**Problem to work on**
Look below. Copy each line that has "Blender" in it.

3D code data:
####################

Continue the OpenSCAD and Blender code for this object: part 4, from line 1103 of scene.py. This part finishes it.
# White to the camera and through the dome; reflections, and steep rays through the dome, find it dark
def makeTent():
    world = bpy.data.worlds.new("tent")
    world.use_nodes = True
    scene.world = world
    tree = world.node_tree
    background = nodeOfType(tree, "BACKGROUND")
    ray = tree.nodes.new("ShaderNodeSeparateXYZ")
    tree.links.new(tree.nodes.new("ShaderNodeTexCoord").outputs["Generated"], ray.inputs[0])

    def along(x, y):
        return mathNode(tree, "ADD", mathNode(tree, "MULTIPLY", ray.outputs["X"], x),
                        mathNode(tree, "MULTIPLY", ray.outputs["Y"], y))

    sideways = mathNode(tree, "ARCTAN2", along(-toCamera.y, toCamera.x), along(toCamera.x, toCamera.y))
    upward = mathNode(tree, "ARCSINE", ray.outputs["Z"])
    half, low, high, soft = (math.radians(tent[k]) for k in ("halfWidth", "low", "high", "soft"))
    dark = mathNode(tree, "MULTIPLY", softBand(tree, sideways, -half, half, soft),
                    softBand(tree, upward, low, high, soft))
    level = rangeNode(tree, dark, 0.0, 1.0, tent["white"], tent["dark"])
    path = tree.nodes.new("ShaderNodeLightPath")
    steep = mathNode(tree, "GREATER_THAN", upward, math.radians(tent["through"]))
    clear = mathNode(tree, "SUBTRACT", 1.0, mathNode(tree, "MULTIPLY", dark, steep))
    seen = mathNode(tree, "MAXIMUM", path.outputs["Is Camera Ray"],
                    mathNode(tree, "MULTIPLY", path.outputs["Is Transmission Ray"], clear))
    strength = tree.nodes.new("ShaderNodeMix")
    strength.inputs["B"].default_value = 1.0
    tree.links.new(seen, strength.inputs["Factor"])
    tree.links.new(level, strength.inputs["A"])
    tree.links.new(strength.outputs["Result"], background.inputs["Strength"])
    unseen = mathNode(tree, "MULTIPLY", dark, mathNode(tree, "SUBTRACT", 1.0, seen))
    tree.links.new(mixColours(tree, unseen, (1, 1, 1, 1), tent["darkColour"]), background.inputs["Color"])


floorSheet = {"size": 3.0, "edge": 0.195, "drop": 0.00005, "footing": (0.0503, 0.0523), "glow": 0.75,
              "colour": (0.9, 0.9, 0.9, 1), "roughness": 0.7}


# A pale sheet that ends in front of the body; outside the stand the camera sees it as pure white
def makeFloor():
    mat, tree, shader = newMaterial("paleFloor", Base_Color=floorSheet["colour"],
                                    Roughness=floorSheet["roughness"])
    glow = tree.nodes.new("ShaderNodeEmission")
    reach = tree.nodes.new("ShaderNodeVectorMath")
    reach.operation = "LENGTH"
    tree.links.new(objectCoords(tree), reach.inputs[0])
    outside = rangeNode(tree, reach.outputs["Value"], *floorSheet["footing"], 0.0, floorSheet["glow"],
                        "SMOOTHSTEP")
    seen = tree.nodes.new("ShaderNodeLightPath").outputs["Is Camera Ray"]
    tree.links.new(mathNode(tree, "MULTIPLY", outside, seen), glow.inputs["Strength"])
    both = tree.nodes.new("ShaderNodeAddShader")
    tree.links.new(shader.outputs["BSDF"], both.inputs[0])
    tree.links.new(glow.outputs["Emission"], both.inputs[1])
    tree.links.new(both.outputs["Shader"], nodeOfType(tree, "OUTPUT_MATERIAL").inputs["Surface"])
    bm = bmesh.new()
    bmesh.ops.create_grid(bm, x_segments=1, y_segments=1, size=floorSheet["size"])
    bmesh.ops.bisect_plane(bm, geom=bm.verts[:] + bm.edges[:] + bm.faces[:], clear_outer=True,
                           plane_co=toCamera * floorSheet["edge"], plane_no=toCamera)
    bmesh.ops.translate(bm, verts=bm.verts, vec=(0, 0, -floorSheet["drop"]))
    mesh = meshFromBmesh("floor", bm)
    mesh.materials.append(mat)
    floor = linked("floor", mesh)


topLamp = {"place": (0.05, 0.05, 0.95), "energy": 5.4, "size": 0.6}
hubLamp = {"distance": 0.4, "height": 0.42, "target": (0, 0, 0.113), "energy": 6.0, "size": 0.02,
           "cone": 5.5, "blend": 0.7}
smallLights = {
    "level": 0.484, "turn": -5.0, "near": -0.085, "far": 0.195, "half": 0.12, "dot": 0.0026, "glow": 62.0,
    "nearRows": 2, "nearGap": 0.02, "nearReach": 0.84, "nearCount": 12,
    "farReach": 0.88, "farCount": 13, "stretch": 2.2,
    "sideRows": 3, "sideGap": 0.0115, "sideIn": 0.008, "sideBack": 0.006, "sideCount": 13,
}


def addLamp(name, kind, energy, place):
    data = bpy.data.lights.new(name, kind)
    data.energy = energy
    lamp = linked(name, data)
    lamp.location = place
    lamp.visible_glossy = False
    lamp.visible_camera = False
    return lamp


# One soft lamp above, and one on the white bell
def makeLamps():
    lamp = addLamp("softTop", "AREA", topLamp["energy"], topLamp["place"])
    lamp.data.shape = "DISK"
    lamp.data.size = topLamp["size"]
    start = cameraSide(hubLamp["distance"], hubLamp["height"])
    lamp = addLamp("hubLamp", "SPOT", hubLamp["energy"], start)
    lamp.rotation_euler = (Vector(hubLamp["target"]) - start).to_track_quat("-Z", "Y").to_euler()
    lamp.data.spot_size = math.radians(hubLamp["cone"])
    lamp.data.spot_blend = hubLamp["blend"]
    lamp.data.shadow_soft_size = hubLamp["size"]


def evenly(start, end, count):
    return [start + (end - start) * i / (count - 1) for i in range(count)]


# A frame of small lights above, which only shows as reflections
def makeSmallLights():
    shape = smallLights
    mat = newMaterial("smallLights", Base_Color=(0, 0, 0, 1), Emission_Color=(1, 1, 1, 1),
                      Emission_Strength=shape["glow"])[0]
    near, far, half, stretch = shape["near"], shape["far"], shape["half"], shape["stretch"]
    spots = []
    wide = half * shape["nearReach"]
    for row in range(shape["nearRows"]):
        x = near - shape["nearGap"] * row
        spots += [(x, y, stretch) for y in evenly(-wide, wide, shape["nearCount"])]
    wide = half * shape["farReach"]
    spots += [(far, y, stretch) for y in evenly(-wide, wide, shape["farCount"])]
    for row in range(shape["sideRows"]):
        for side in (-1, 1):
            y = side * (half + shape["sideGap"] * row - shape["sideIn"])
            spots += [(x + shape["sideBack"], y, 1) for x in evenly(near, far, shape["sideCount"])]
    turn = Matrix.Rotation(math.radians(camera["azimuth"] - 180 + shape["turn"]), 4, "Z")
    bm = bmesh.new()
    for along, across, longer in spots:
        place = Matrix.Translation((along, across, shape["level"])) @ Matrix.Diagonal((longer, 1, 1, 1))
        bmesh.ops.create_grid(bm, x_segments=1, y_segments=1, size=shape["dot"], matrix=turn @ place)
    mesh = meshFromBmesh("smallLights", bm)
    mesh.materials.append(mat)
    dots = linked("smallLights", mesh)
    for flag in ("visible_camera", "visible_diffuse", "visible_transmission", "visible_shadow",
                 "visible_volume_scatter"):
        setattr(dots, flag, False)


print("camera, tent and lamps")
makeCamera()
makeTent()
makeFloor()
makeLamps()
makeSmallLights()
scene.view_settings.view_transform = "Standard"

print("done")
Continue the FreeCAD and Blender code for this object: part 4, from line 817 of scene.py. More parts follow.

####################

**Result**
Continue the OpenSCAD and Blender code for this object: part 4, from line 1103 of scene.py. This part finishes it.
Continue the FreeCAD and Blender code for this object: part 4, from line 817 of scene.py. More parts follow.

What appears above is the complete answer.